Work required: Reproduce exactly the lines below from the one containing "wall_canopy(black_metal)" through the one containing "points = [vertex.co", including both, and nothing else.

Available data:
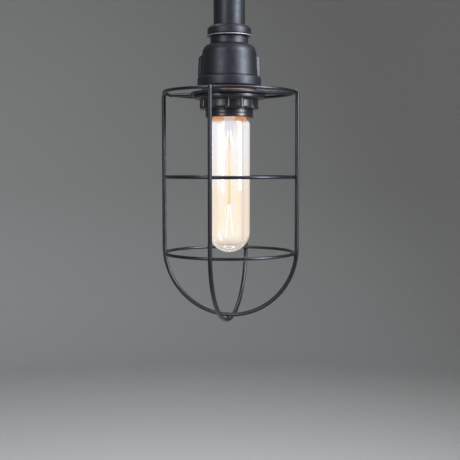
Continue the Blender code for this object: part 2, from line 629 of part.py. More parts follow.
def shade_ring(look):
    """The ring that clamps the cage's hub: a flange, and a grip with upright ribs."""
    bore = BARREL_RADIUS + THREAD_PLAY
    edge, lip = EDGE_BREAK, EDGE_ROUND
    outline = [(FLANGE_RADIUS - edge, FLANGE_TOP), (FLANGE_RADIUS, FLANGE_TOP - edge)]
    outline += [(FLANGE_RADIUS, FLANGE_BOTTOM + edge), (FLANGE_RADIUS - edge, FLANGE_BOTTOM)]
    outline += [(GRIP_RADIUS, FLANGE_BOTTOM), (GRIP_RADIUS, GRIP_BOTTOM + lip)]
    outline += [(GRIP_RADIUS - lip, GRIP_BOTTOM), (bore, GRIP_BOTTOM), (bore, FLANGE_TOP)]
    ring = turned("shade_ring", outline, LAMP, look, steps=36)
    inside, outside, half = GRIP_RADIUS - THROUGH, GRIP_RADIUS + GRIP_RIB_PROUD, GRIP_RIB_WIDTH / 2
    height = GRIP_HEIGHT - EDGE_BREAK
    section = [(inside, -half), (outside, -half), (outside, half), (inside, half)]
    level = LAMP + Vector((0, 0, FLANGE_BOTTOM + EDGE_BREAK / 2 - height / 2))
    for i in range(GRIP_RIB_COUNT):
        turn = (0, 0, GRIP_TURN + 2 * math.pi * i / GRIP_RIB_COUNT - math.pi / 2)
        rib = plate(f"grip_rib_{i + 1}", [section], height, level, None, turn, cutters)
        cut(ring, helper(rib), "UNION")


def cage(look):
    outline = tube_outline(HUB_RADIUS, BARREL_RADIUS + THREAD_PLAY, HUB_TOP, HUB_BOTTOM)
    turned("cage_hub", outline, LAMP, look)
    spoke_start = HUB_RADIUS + GAP
    spoke_end = RING_RADIUS - RING_WIRE_DIAMETER / 2 - GAP
    quarters = ("front", "right", "back", "left")
    for i, quarter in enumerate(quarters):
        azimuth = CAGE_TURN + i * math.pi / 2
        ends = [round_the_axis(azimuth, radius, SPOKE_LEVEL) for radius in (spoke_start, spoke_end)]
        wire(f"cage_spoke_{quarter}", ends, WIRE_DIAMETER, LAMP, look)
    dome_inset = CAGE_RADIUS - math.sqrt(CAGE_RADIUS**2 - (LOW_RING_LEVEL - DOME_LEVEL) ** 2)
    rings = (
        ("cage_top_ring", RING_RADIUS, TOP_RING_LEVEL),
        ("cage_middle_ring", RING_RADIUS, MID_RING_LEVEL),
        ("cage_lower_ring", RING_RADIUS - dome_inset, LOW_RING_LEVEL),
    )
    for name, radius, level in rings:
        cage_ring(name, radius, level, look)
    side_turn = CAGE_TURN + math.pi / 2
    cage_hoop("cage_hoop_side", side_turn, DOME_LEVEL, look)
    cage_hoop("cage_hoop_front", CAGE_TURN, DOME_LEVEL - WIRE_DIAMETER - GAP, look)


def cage_ring(name, radius, level, look):
    """A ring turned with the cage, so that its corners meet the hoops and the spokes."""
    bpy.ops.mesh.primitive_torus_add(
        major_radius=radius, minor_radius=RING_WIRE_DIAMETER / 2, major_segments=36, minor_segments=8,
        location=LAMP + Vector((0, 0, level)), rotation=(0, 0, CAGE_TURN),
    )
    ring = bpy.context.object
    ring.name = name
    for collection in ring.users_collection:
        collection.objects.unlink(ring)
    parts.objects.link(ring)
    ring.data.materials.append(look)


def cage_hoop(name, azimuth, dome_level, look):
    """One wire: up one side of the cage, and over the dome below to the opposite side."""
    top = TOP_RING_LEVEL + RING_WIRE_DIAMETER / 2
    across, height = [CAGE_RADIUS], [top]
    for i in range(DOME_STEPS + 1):
        angle = math.pi * i / DOME_STEPS
        across.append(CAGE_RADIUS * math.cos(angle))
        height.append(dome_level - CAGE_RADIUS * math.sin(angle))
    across.append(-CAGE_RADIUS)
    height.append(top)
    points = [round_the_axis(azimuth, a, h) for a, h in zip(across, height)]
    wire(name, points, WIRE_DIAMETER, LAMP, look, sides=3)


def bulb_glass(look):
    neck_top = CAP_BOTTOM + GLASS_NECK
    neck = CAP_RADIUS - CAP_SKIN - GAP
    shoulder = BULB_TOP - BULB_SHOULDER_DROP
    dome = BULB_BOTTOM + BULB_RADIUS

    def side(inset):
        flare_top = CAP_BOTTOM - GAP
        outline = [(neck - inset, neck_top), (neck - inset, flare_top)]
        for i in range(1, 4):
            t = i / 4
            radius = neck + (BULB_RADIUS - neck) * (1 - math.cos(math.pi * t)) / 2
            outline.append((radius - inset, flare_top + (shoulder - flare_top) * t))
        outline.append((BULB_RADIUS - inset, shoulder))
        return outline + arc((0, dome), BULB_RADIUS - inset, 0, -90, 6)

    outer, inner = side(0), side(BULB_WALL)
    outer[-1], inner[-1] = (0, outer[-1][1]), (0, inner[-1][1])
    turned("bulb_glass", inner[::-1] + outer, LAMP, look, steps=24, on_axis=True)


def bulb_cap(look):
    thread_top, groove = CAP_TOP - EDGE_ROUND, CAP_RADIUS - CAP_THREAD_DEPTH
    outline = [(CAP_CROWN, CAP_TOP), (groove, thread_top)]
    for i in range(CAP_RIDGES):
        outline.append((CAP_RADIUS, thread_top - CAP_PITCH * (i + 0.4)))
        outline.append((groove, thread_top - CAP_PITCH * (i + 1)))
    outline += [(CAP_RADIUS, CAP_BOTTOM + EDGE_BREAK), (CAP_RADIUS, CAP_BOTTOM)]
    bore = CAP_RADIUS - CAP_SKIN
    outline += [(bore, CAP_BOTTOM), (bore - GAP, thread_top - CAP_SKIN), (CAP_CROWN, CAP_TOP - CAP_SKIN)]
    turned("bulb_cap", outline, LAMP, look, steps=24)


def bulb_contact(insulator_look, tip_look):
    under_tip = BULB_TOP - TIP_HEIGHT
    rim, depth = CAP_CROWN - GAP, 0.002
    outline = [(0, under_tip - GAP), (TIP_RADIUS + EDGE_ROUND, under_tip - GAP), (rim, CAP_TOP - GAP)]
    outline += [(rim, CAP_TOP - GAP - depth), (0, CAP_TOP - GAP - depth)]
    turned("bulb_insulator", outline, LAMP, insulator_look, steps=24, on_axis=True)
    outline = [(0, BULB_TOP), (TIP_RADIUS - EDGE_ROUND, BULB_TOP - GAP)]
    outline += [(TIP_RADIUS, BULB_TOP - TIP_HEIGHT / 2), (TIP_RADIUS, under_tip), (0, under_tip)]
    turned("bulb_tip", outline, LAMP, tip_look, steps=24, on_axis=True)


def bulb_inside(glass_look, lead_look, filament_look):
    top = CAP_BOTTOM + STEM_RISE
    press = BULB_TOP - PRESS_DROP
    bottom = BULB_TOP - STEM_DROP
    outline = [(0, top), (STEM_FLARE, top), (STEM_TUBE + EDGE_ROUND, top - STEM_FLARE)]
    outline += [(STEM_TUBE, press + STEM_TUBE), (STEM_TUBE, press), (STEM_ROD, press - STEM_TUBE + STEM_ROD)]
    outline += [(STEM_ROD, bottom + 2 * BEAD_RADIUS), (BEAD_RADIUS, bottom + 1.5 * BEAD_RADIUS)]
    outline += [(BEAD_RADIUS, bottom + BEAD_RADIUS / 2), (0, bottom)]
    turned("bulb_stem", outline, LAMP, glass_look, steps=SMALL_STEPS, on_axis=True)
    high, low = BULB_TOP - FILAMENT_TOP_DROP, BULB_TOP - FILAMENT_BOTTOM_DROP
    points = []
    for i in range(FILAMENT_STRANDS):
        azimuth = 2 * math.pi * (i + 0.5) / FILAMENT_STRANDS
        ends = (high, low) if i % 2 == 0 else (low, high)
        points += [round_the_axis(azimuth, FILAMENT_RADIUS, z) for z in ends]
    wire("filament", points, FILAMENT_WIRE, LAMP, filament_look, sides=1)
    for name, end in (("first", points[0]), ("last", points[-1])):
        outward = Vector((end.x, end.y, 0)).normalized()
        beside = STEM_TUBE + LEAD_IN_WIRE
        route = [outward * beside + Vector((0, 0, press + STEM_TUBE))]
        route.append(outward * (beside + GAP) + Vector((0, 0, press - STEM_TUBE)))
        route.append(Vector((end.x, end.y, high + FILAMENT_WIRE + GAP)))
        wire(f"lead_in_{name}", route, LEAD_IN_WIRE, LAMP, lead_look, sides=1)


def wire_connector(name, x, mouth, look):
    """A twist-on connector, its mouth down."""
    top, deep = mouth + CONNECTOR_LENGTH, mouth + CONNECTOR_BORE_DEPTH
    outline = [(0, top), (CONNECTOR_CROWN - EDGE_ROUND, top), (CONNECTOR_CROWN, top - EDGE_ROUND)]
    outline += [(CONNECTOR_MOUTH, mouth), (CONNECTOR_BORE, mouth), (CONNECTOR_BORE, deep), (0, deep)]
    turned(name, outline, (x, -CONNECTOR_DEPTH, 0), look, steps=12, on_axis=True)


def leads(line_look, neutral_look, ground_look):
    """The supply leads, from the lampholder's terminals to the connectors in the canopy."""
    for name, side, look in (("lead_line", -1, line_look), ("lead_neutral", 1, neutral_look)):
        x, lamp = side * LEAD_SPACING, -ARM_REACH
        terminal = PLATE_TOP + GAP + LEAD_DIAMETER / 2
        turn = ELBOW_BEND * (1 - math.cos(math.pi / 4))
        route = [(side * TERMINAL_OFFSET, lamp + 0.0038, terminal), (side * 0.0075, lamp + 0.0054, terminal)]
        route.append((side * 0.0032, lamp + 0.0036, terminal + 0.0016))
        route += [(x, lamp + 0.0005, NIPPLE_BOTTOM + 0.0005), (x, lamp, NIPPLE_BOTTOM + 0.006)]
        route += [(x, lamp, NIPPLE_TOP), (x, lamp, -ELBOW_LEG - 0.02), (x, lamp, -ELBOW_BEND)]
        route += [(x, lamp + turn, -turn), (x, lamp + ELBOW_BEND, 0), (x, lamp / 2, 0), (x, -0.020, 0)]
        route += [(side * 0.0030, -0.0115, -0.0006), (side * 0.012, -0.0090, -0.0035)]
        route += [(side * 0.0205, -0.0092, 0), (side * CONNECTOR_OFFSET, -CONNECTOR_DEPTH, 0.008)]
        route.append((side * CONNECTOR_OFFSET, -CONNECTOR_DEPTH, 0.020))
        wire(name, smooth_route(route, 0.0058), LEAD_DIAMETER, WALL, look)
    x = GROUND_SCREW_OFFSET
    route = [(x, -0.0037, 0.0049), (x - 0.0015, -0.0050, 0.011), (x - 0.011, -0.0085, 0.0175)]
    route.append((0.0006, -CONNECTOR_DEPTH, 0.0245))
    route += [(0, -CONNECTOR_DEPTH, 0.0290), (0, -CONNECTOR_DEPTH, 0.035)]
    wire("lead_ground", smooth_route(route, 0.0050), LEAD_DIAMETER, WALL, ground_look)


def shade_round():
    """Bakes each part's modifiers, then shades it smooth with its corners kept sharp."""
    bpy.context.view_layer.update()
    graph = bpy.context.evaluated_depsgraph_get()
    baked = {thing: bpy.data.meshes.new_from_object(thing.evaluated_get(graph)) for thing in parts.objects}
    for thing, mesh in baked.items():
        thing.modifiers.clear()
        thing.data = mesh
        mesh.shade_smooth()
        mesh.set_sharp_from_angle(angle=math.radians(35))


for old in list(bpy.data.objects):
    bpy.data.objects.remove(old)
parts = new_collection("caged_pipe_wall_light")
cutters = new_collection("cutters")

black_metal = finish("black_metal", (0.030, 0.032, 0.040), 0.42, 0.55)
black_plastic = finish("black_plastic", (0.028, 0.029, 0.035), 0.38, 0.0)
bright_steel = finish("bright_steel", (0.62, 0.62, 0.60), 0.30, 1.0)
brass = finish("brass", (0.78, 0.57, 0.27), 0.28, 1.0)
red_fibre = finish("red_fibre", (0.30, 0.105, 0.035), 0.62, 0.0)
porcelain = finish("porcelain", (0.86, 0.84, 0.79), 0.25, 0.0)
clear_glass = finish("clear_glass", (0.95, 0.93, 0.88), 0.05, 0.0)
filament_glow = finish("filament_glow", (1.0, 0.62, 0.22), 0.5, 0.0)
green_paint = finish("green_paint", (0.05, 0.35, 0.12), 0.4, 0.0)
black_rubber = finish("black_rubber", (0.02, 0.02, 0.02), 0.5, 0.0)
white_rubber = finish("white_rubber", (0.82, 0.82, 0.80), 0.5, 0.0)
orange_plastic = finish("orange_plastic", (0.85, 0.32, 0.05), 0.45, 0.0)
black_enamel = finish("black_enamel", (0.01, 0.01, 0.012), 0.2, 0.0)

wall_canopy(black_metal)
canopy_screws(black_metal)
crossbar(bright_steel)
ground_screw(green_paint)
arm(black_metal, bright_steel)
elbow(black_metal)
drop(black_metal, black_metal, bright_steel)
reducer(black_metal)
nipple(bright_steel, brass)
lampholder(black_plastic, red_fibre)
holder_core(porcelain)
screw_shell(brass)
centre_contact(brass)
contact_rivet(brass)
terminals(brass, bright_steel)
shade_ring(black_plastic)
cage(black_metal)
bulb_glass(clear_glass)
bulb_cap(brass)
bulb_contact(black_enamel, bright_steel)
bulb_inside(clear_glass, bright_steel, filament_glow)
wire_connector("connector_line", -CONNECTOR_OFFSET, 0.014, orange_plastic)
wire_connector("connector_neutral", CONNECTOR_OFFSET, 0.014, orange_plastic)
wire_connector("connector_ground", 0.0, 0.027, green_paint)
leads(black_rubber, white_rubber, green_paint)
shade_round()
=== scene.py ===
# %% [markdown]
# # A caged pipe wall light
# The real light is plumbing turned into a lamp: a round canopy on the wall, an arm and an elbow of black
# iron pipe, a bell-shaped reducer, and under it a lampholder that clamps a wire cage round a tubular
# bulb. The working model is loaded first and never moved. Everything made below is a finer skin over it,
# placed from the model's own boxes, so the looks and the mechanism can't drift apart.

# %% Load the working model
import json
import math

import bmesh
import bpy
from mathutils import Matrix, Vector


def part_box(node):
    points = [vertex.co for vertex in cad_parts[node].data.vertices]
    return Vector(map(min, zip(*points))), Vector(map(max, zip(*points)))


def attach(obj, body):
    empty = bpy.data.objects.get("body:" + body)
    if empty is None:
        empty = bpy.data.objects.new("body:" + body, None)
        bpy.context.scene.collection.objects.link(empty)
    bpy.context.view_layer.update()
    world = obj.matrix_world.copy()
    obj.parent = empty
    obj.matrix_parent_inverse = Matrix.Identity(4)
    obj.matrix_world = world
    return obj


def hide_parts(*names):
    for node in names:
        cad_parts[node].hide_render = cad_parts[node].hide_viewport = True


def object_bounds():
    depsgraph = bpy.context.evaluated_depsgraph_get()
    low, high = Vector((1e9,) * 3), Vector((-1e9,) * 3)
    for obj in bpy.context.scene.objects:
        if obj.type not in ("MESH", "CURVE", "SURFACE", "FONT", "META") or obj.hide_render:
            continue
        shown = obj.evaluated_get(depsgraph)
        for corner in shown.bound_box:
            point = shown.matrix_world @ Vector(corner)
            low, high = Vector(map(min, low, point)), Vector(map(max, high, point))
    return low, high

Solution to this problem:
wall_canopy(black_metal)
canopy_screws(black_metal)
crossbar(bright_steel)
ground_screw(green_paint)
arm(black_metal, bright_steel)
elbow(black_metal)
drop(black_metal, black_metal, bright_steel)
reducer(black_metal)
nipple(bright_steel, brass)
lampholder(black_plastic, red_fibre)
holder_core(porcelain)
screw_shell(brass)
centre_contact(brass)
contact_rivet(brass)
terminals(brass, bright_steel)
shade_ring(black_plastic)
cage(black_metal)
bulb_glass(clear_glass)
bulb_cap(brass)
bulb_contact(black_enamel, bright_steel)
bulb_inside(clear_glass, bright_steel, filament_glow)
wire_connector("connector_line", -CONNECTOR_OFFSET, 0.014, orange_plastic)
wire_connector("connector_neutral", CONNECTOR_OFFSET, 0.014, orange_plastic)
wire_connector("connector_ground", 0.0, 0.027, green_paint)
leads(black_rubber, white_rubber, green_paint)
shade_round()
=== scene.py ===
# %% [markdown]
# # A caged pipe wall light
# The real light is plumbing turned into a lamp: a round canopy on the wall, an arm and an elbow of black
# iron pipe, a bell-shaped reducer, and under it a lampholder that clamps a wire cage round a tubular
# bulb. The working model is loaded first and never moved. Everything made below is a finer skin over it,
# placed from the model's own boxes, so the looks and the mechanism can't drift apart.

# %% Load the working model
import json
import math

import bmesh
import bpy
from mathutils import Matrix, Vector


def part_box(node):
    points = [vertex.co for vertex in cad_parts[node].data.vertices]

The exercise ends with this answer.